The CC version of ESPRIT with the default parameters was used. After the trimming procedure, 40 928 (about 13%) reads were removed as low-quality reads. Figure 6 presents the results of the rarefaction analysis of the OTUs defined at four different sequence variations, ranging from 0.01 to 0.1. We observe that, in contrast with the results of the seawater samples, the rarefaction curves saturate even at a relatively small genetic distance of 0.03, indicating that additional sampling may not lead to significantly increased estimates of total species diversity. The results of ACE and Chao1 estimators are reported in Table 2. At the distance levels of 0.05 and 0.1, the numbers of observed OTUs are already very close to the ACE and Chao1 estimates. These experimental results suggest that, at least for air samples, the current sequencing technology is sufficient to conduct 16S rRNA-based biodiversity surveys. The experiment was performed on a small CC consisting of 100 nodes, and it took about 10 h to finish the entire analysis.

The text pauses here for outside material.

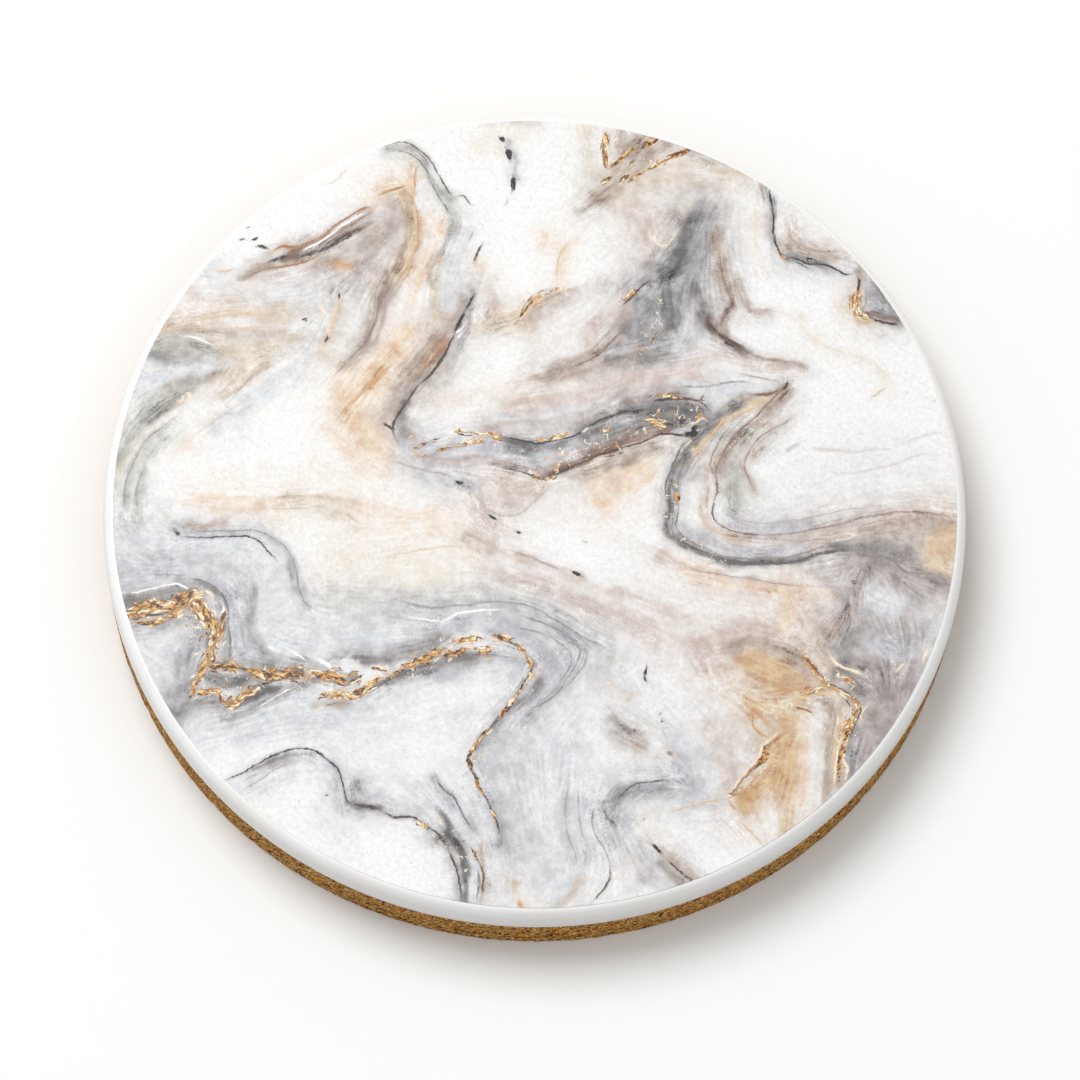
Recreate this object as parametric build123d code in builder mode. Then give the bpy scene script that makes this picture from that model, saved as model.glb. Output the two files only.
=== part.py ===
"""A round drink coaster: a glazed ceramic disc with a printed top, glued onto a thick cork base.

Millimetres, +Z up. The origin is the middle of the underside, where the cork meets the table.
From the table up, the layers lie face to face: cork base, adhesive film, ceramic body, printed top.
"""

import os

from build123d import *

# Driving dimensions
coaster_diameter = 100.0
cork_thickness = 5.6
adhesive_thickness = 0.2
ceramic_thickness = 3.6
print_thickness = 0.1

# Ceramic body: its top edge rolls over in a soft quarter ellipse, its foot edge is only eased
edge_roll_width = 1.2
edge_roll_height = 2.6
foot_edge_radius = 0.3

# Layers that stop short of the ceramic's wall
print_margin = 0.05  # from where the top edge starts to roll over
adhesive_inset = 0.7

# Cork base: its wall is cut flush with the ceramic's, and its lower edge is worn a little
cork_edge_ease = 0.25

# Places and radii worked out from the sizes above
coaster_radius = coaster_diameter / 2
adhesive_radius = coaster_radius - adhesive_inset
flat_top_radius = coaster_radius - edge_roll_width
print_radius = flat_top_radius - print_margin

cork_top = cork_thickness
ceramic_bottom = cork_top + adhesive_thickness
ceramic_top = ceramic_bottom + ceramic_thickness
roll_start = ceramic_top - edge_roll_height
foot_radius = coaster_radius - foot_edge_radius

os.makedirs("parts", exist_ok=True)


# Cork base: a disc cut from agglomerated cork sheet
with BuildPart() as cork_base:
    with BuildSketch(Plane.XY):
        Circle(coaster_radius)
    extrude(amount=cork_thickness)
    chamfer(cork_base.edges().group_by(Axis.Z)[0], length=cork_edge_ease)
cork_base.part.label = "cork_base"
export_step(cork_base.part, "parts/cork_base.step")


# Adhesive film: the glue sheet that holds the cork to the ceramic, set back from the wall
with BuildPart() as adhesive_film:
    with BuildSketch(Plane.XY.offset(cork_top)):
        Circle(adhesive_radius)
    extrude(amount=adhesive_thickness)
adhesive_film.part.label = "adhesive_film"
export_step(adhesive_film.part, "parts/adhesive_film.step")


# Ceramic body: pressed and glazed disc, turned from half of its section
with BuildPart() as ceramic_body:
    with BuildSketch(Plane.XZ):
        with BuildLine():
            Line((0, ceramic_bottom), (foot_radius, ceramic_bottom))
            RadiusArc(
                (foot_radius, ceramic_bottom),
                (coaster_radius, ceramic_bottom + foot_edge_radius),
                -foot_edge_radius,
            )
            Line((coaster_radius, ceramic_bottom + foot_edge_radius), (coaster_radius, roll_start))
            EllipticalCenterArc(
                (flat_top_radius, roll_start),
                edge_roll_width,
                edge_roll_height,
                start_angle=0,
                arc_size=90,
            )
            Line((flat_top_radius, ceramic_top), (0, ceramic_top))
            Line((0, ceramic_top), (0, ceramic_bottom))
        make_face()
    revolve(axis=Axis.Z)
ceramic_body.part.label = "ceramic_body"
export_step(ceramic_body.part, "parts/ceramic_body.step")


# Printed top: the thin decorated layer that a cup stands on
with BuildPart() as printed_top:
    with BuildSketch(Plane.XY.offset(ceramic_top)):
        Circle(print_radius)
    extrude(amount=print_thickness)
printed_top.part.label = "printed_top"
export_step(printed_top.part, "parts/printed_top.step")
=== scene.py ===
"""Looks of a round drink coaster: cork, adhesive, white glazed ceramic and a marble print."""

import logging
import math
from collections.abc import Iterable
from dataclasses import dataclass
from enum import Enum, IntEnum
from typing import Any

import bpy
import numpy as np
from mathutils import Matrix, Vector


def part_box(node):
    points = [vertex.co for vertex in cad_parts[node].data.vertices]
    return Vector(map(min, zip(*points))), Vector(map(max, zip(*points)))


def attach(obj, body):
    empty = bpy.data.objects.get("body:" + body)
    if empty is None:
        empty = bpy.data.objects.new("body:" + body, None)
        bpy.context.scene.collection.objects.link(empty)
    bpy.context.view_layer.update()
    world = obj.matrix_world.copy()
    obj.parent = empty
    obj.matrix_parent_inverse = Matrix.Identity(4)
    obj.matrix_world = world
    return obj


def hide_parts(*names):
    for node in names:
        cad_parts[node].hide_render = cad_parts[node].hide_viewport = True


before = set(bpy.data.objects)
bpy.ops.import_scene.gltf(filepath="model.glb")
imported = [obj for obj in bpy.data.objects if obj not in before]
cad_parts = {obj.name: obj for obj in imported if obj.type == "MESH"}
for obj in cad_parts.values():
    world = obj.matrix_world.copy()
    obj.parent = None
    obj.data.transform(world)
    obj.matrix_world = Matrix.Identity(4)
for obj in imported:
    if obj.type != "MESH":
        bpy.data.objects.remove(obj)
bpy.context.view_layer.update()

BODY = "root"
MM = 0.001
LOG = logging.getLogger("coaster")

Array = np.ndarray
Numbers = tuple[float, ...]
Faces = list[tuple[int, ...]]
Piece = bpy.types.Object
Material = bpy.types.Material
Settings = dict[str, Any]
Feeds = dict[int | str, Any]


# ---- Inks and colours


def linear(code: str) -> tuple[float, float, float]:
    """Turn a screen colour code into linear light, by the usual screen curve.

    Args:
        code: six hexadecimal digits.

    Returns:
        Red, green and blue in linear light.
    """
    shares = [int(code[i : i + 2], 16) / 255 for i in (0, 2, 4)]
    light = [v / 12.92 if v <= 0.04045 else ((v + 0.055) / 1.055) ** 2.4 for v in shares]
    return light[0], light[1], light[2]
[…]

Equipped with next-generation sequencing technology, researchers now start to sequence many millions of sequences for applications such as global ocean surveys and epidemiological studies with many patients. Parallel computing that distributes computation to hundreds or even thousands of nodes seems at this time to be the only viable approach. We have demonstrated that the newly proposed ESPRIT algorithm can process several hundreds of thousands of sequences within 10 h by using a relatively small CC. To our knowledge, no existing methods can efficiently handle such large data. The two key components of ESPRIT are the use of pairwise instead of multiple sequence alignment, which allows for parallel computing, and the development of Hcluster that performs hierarchical clustering using online learning to address the memory issue. We have demonstrated that MSA is not only computationally expensive, but also tends to overestimate microbial diversity (see Section 1S). In order to process many millions of reads, researchers may need to collaborate with a supercomputing center (e.g. IBM Roadrunner which has about 20 000 nodes). Our ESPRIT algorithm can easily be modified to work on any cluster. The computational complexity of ESPRIT is quadratic with respect to the number of reads. At Roadrunner's full capacity, we estimate that it will take 1 s, 10 h and 40 h to process 1, 50 and 100 million reads, respectively. Of course, this is an overoptimistic estimation, since it focuses only on computational complexity and assumes that the resources of the entire supercomputing center are available for this singular task. ESPRIT, however, does provide a promising direction for analyzing large collection of 16S rRNA data. We will continue to optimize the performance of ESPRIT and release the software to the community. We believe that ESPRIT will evolve to be a powerful tool for metagenomics study.
Supplementary Data are available at NAR Online.
We thank the editor and three reviewers for their valuable comments to improve the quality of the article. The simulation study presented in Section 1S was inspired by one of the reviewers' comment.
Conflict of interest statement. None declared.